Jakobus zeigt das am Beispiel vom Totschlag und Ehebruch (wenn man ein Glied einer Kette durchtrennt, zerstört man die ganze Kette).
- Kinder Gottes besitzen eine Natur, die Freude hat, Gottes Willen zu tun. Deshalb sollen Worte und Taten mit dem „Gesetz der Freiheit“ (dem Wort Gottes) übereinstimmen. Wer nach Gottes Wort lebt, ist wirklich frei – frei, zur Ehre und Freude Gottes leben zu können. Für die neue Natur ist das nicht unmöglich.

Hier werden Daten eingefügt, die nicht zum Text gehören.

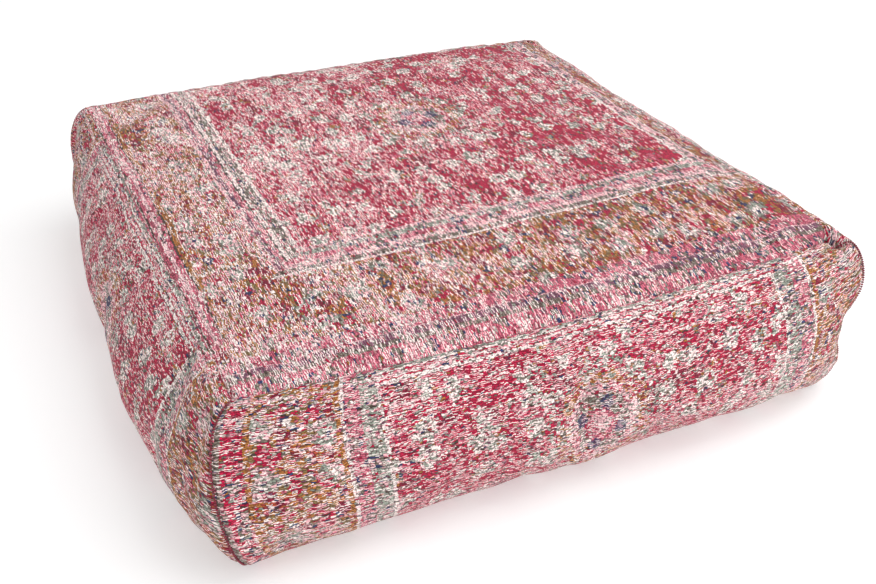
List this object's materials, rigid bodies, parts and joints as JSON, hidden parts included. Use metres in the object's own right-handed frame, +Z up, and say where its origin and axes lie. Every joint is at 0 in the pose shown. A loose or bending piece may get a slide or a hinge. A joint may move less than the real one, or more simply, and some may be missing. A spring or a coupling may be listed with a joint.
{
  "type": "square floor cushion",
  "caption": "Square box-shaped floor cushion with a woven rug-pattern cover, plain seams and a zip across the back wall, over an inner bag with soft filling.",
  "frame": {"origin": "middle of the outline, at the height of the flat base, as the cushion lies on the floor", "axes": "+X to the right of one who faces the front, +Y from the front towards the back wall with the zip, +Z up"},
  "size_m": [0.6976, 0.6973, 0.16],
  "materials": {
    "cover": "thick ribbed rug weave, faded reds, pinks, sage and ochre",
    "canvas": "plain undyed cotton canvas",
    "thread": "dark red polyester sewing thread",
    "tape": "woven polyester zip tape",
    "teeth": "moulded nylon coil",
    "metal": "dull antique brass",
    "bag": "plain undyed cotton",
    "fill": "loose white polyester fibre"
  },
  "bodies": {
    "cushion": {"top_panel": "cover", "base_panel": "canvas", "front_panel": "cover", "right_panel": "cover", "left_panel": "cover", "back_strip_upper": "cover", "back_strip_lower": "cover", "thread_top_front": "thread", "thread_base_front": "thread", "thread_top_right": "thread", "thread_base_right": "thread", "thread_top_back": "thread", "thread_base_back": "thread", "thread_top_left": "thread", "thread_base_left": "thread", "thread_corner_front_left": "thread", "thread_corner_front_right": "thread", "thread_corner_back_right": "thread", "thread_corner_back_left": "thread", "thread_back_left": "thread", "thread_back_right": "thread", "zip_tape_upper": "tape", "zip_tape_lower": "tape", "zip_teeth_upper": "teeth", "zip_teeth_lower": "teeth", "zip_stitch_upper": "thread", "zip_stitch_lower": "thread", "zip_stop_closed": "metal", "zip_stop_open": "metal", "bag_top": "bag", "bag_bottom": "bag", "bag_wall_front": "bag", "bag_wall_right": "bag", "bag_wall_back": "bag", "bag_wall_left": "bag", "filling": "fill"},
    "slider": {"zip_slider": "metal"},
    "pull": {"zip_pull": "metal"}
  },
  "joints": [
    {"name": "slider_travel", "type": "slide", "parent": "cushion", "child": "slider", "axis": [-1, 0, 0], "range_m": [0, 0.4]},
    {"name": "pull_swing", "type": "hinge", "parent": "slider", "child": "pull", "pos_m": [0.2, 0.34675, 0.069], "axis": [0, 0, -1], "range_deg": [0, 170]}
  ]
}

- Reden und Handeln gegenüber anderen Menschen sollen von Barmherzigkeit und Liebe bestimmt sein (2,12.13).
- Das „Gesetz der Freiheit“ – das Gottes Wort – „richtet“ oder „beurteilt“ uns.
Beachte: Nicht wir beurteilen Gottes Wort, sondern Gottes Wort beurteilt uns.
- Das „Gesetz“ (in Buchstaben) ist ohne Barmherzigkeit. Es verurteilt (beurteilt) jeden Menschen, der keine Barmherzigkeit (d. h. Mitleid mit jemand in notvollen Umständen) übt. Wer unbarmherzig ist, lebt nicht nach dem „Gesetz der Freiheit“. Die Folge ist, dass Gott uns in seinen Regierungswegen „richten“ (d. h. strafen oder züchtigen) muss.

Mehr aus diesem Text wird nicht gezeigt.